Dataset extract
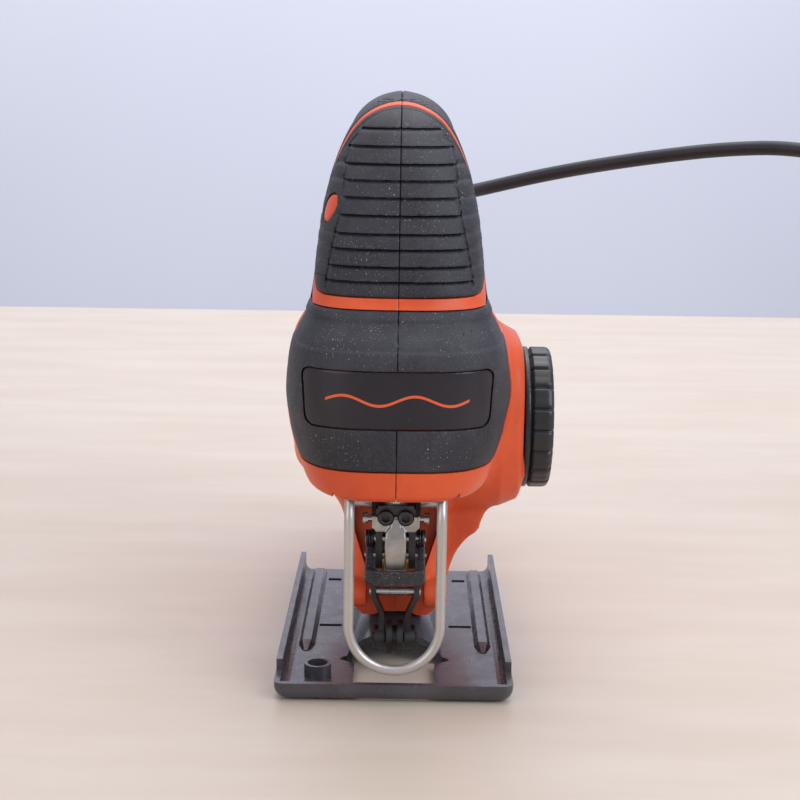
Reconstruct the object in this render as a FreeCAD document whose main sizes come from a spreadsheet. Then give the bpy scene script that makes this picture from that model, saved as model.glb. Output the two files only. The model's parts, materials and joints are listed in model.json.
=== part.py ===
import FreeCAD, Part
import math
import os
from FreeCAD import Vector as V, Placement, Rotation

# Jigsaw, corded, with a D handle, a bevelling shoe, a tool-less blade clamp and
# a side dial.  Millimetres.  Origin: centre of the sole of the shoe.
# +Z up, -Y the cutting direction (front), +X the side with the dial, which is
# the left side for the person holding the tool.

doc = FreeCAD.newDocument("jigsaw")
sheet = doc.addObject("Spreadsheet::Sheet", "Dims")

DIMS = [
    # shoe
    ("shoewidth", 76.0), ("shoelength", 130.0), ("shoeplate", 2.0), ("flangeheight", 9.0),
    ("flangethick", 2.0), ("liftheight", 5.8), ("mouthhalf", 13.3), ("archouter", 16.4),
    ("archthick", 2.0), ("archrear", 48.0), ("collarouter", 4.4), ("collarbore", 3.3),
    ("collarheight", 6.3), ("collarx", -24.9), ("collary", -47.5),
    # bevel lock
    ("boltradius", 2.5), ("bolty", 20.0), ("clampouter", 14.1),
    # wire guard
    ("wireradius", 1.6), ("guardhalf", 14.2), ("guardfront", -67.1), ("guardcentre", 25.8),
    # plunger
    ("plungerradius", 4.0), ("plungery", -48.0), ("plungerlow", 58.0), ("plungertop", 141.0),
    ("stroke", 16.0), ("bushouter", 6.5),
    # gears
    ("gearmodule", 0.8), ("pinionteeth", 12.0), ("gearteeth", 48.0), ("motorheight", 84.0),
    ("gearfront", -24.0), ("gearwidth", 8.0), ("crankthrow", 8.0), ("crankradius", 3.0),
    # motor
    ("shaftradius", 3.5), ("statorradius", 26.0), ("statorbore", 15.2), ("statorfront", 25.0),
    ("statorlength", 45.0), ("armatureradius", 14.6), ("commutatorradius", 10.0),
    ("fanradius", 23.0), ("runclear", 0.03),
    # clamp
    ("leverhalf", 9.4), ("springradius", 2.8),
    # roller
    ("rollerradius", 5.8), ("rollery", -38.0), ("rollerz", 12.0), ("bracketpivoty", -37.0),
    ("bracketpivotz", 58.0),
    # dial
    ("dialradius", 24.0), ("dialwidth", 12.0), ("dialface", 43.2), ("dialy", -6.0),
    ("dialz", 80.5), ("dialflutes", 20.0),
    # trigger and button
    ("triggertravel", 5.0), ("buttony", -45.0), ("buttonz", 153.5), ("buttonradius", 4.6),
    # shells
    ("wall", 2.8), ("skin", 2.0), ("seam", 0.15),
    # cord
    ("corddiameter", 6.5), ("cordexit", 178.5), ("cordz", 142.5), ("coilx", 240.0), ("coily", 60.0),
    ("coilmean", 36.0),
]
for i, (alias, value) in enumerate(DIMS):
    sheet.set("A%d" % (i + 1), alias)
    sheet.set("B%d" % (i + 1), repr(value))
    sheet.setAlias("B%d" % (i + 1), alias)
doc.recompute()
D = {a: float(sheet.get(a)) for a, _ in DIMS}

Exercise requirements
Please output the complete data exactly.

In response
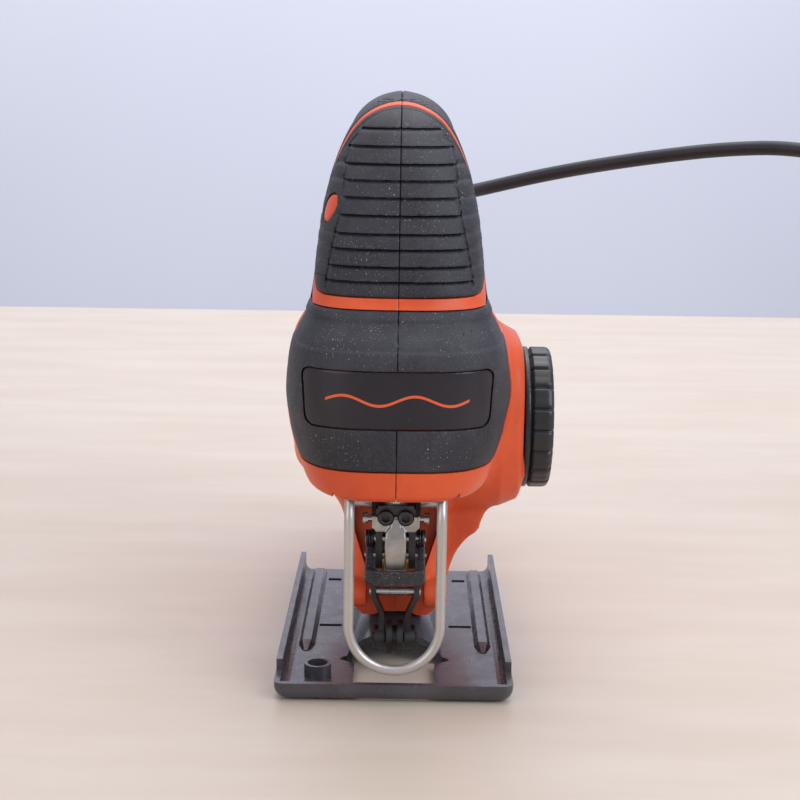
Reconstruct the object in this render as a FreeCAD document whose main sizes come from a spreadsheet. Then give the bpy scene script that makes this picture from that model, saved as model.glb. Output the two files only. The model's parts, materials and joints are listed in model.json.
=== part.py ===
import FreeCAD, Part
import math
import os
from FreeCAD import Vector as V, Placement, Rotation

# Jigsaw, corded, with a D handle, a bevelling shoe, a tool-less blade clamp and
# a side dial.  Millimetres.  Origin: centre of the sole of the shoe.
# +Z up, -Y the cutting direction (front), +X the side with the dial, which is
# the left side for the person holding the tool.

doc = FreeCAD.newDocument("jigsaw")
sheet = doc.addObject("Spreadsheet::Sheet", "Dims")

DIMS = [
    # shoe
    ("shoewidth", 76.0), ("shoelength", 130.0), ("shoeplate", 2.0), ("flangeheight", 9.0),
    ("flangethick", 2.0), ("liftheight", 5.8), ("mouthhalf", 13.3), ("archouter", 16.4),
    ("archthick", 2.0), ("archrear", 48.0), ("collarouter", 4.4), ("collarbore", 3.3),
    ("collarheight", 6.3), ("collarx", -24.9), ("collary", -47.5),
    # bevel lock
    ("boltradius", 2.5), ("bolty", 20.0), ("clampouter", 14.1),
    # wire guard
    ("wireradius", 1.6), ("guardhalf", 14.2), ("guardfront", -67.1), ("guardcentre", 25.8),
    # plunger
    ("plungerradius", 4.0), ("plungery", -48.0), ("plungerlow", 58.0), ("plungertop", 141.0),
    ("stroke", 16.0), ("bushouter", 6.5),
    # gears
    ("gearmodule", 0.8), ("pinionteeth", 12.0), ("gearteeth", 48.0), ("motorheight", 84.0),
    ("gearfront", -24.0), ("gearwidth", 8.0), ("crankthrow", 8.0), ("crankradius", 3.0),
    # motor
    ("shaftradius", 3.5), ("statorradius", 26.0), ("statorbore", 15.2), ("statorfront", 25.0),
    ("statorlength", 45.0), ("armatureradius", 14.6), ("commutatorradius", 10.0),
    ("fanradius", 23.0), ("runclear", 0.03),
    # clamp
    ("leverhalf", 9.4), ("springradius", 2.8),
    # roller
    ("rollerradius", 5.8), ("rollery", -38.0), ("rollerz", 12.0), ("bracketpivoty", -37.0),
    ("bracketpivotz", 58.0),
    # dial
    ("dialradius", 24.0), ("dialwidth", 12.0), ("dialface", 43.2), ("dialy", -6.0),
    ("dialz", 80.5), ("dialflutes", 20.0),
    # trigger and button
    ("triggertravel", 5.0), ("buttony", -45.0), ("buttonz", 153.5), ("buttonradius", 4.6),
    # shells
    ("wall", 2.8), ("skin", 2.0), ("seam", 0.15),
    # cord
    ("corddiameter", 6.5), ("cordexit", 178.5), ("cordz", 142.5), ("coilx", 240.0), ("coily", 60.0),
    ("coilmean", 36.0),
]
for i, (alias, value) in enumerate(DIMS):
    sheet.set("A%d" % (i + 1), alias)
    sheet.set("B%d" % (i + 1), repr(value))
    sheet.setAlias("B%d" % (i + 1), alias)
doc.recompute()
D = {a: float(sheet.get(a)) for a, _ in DIMS}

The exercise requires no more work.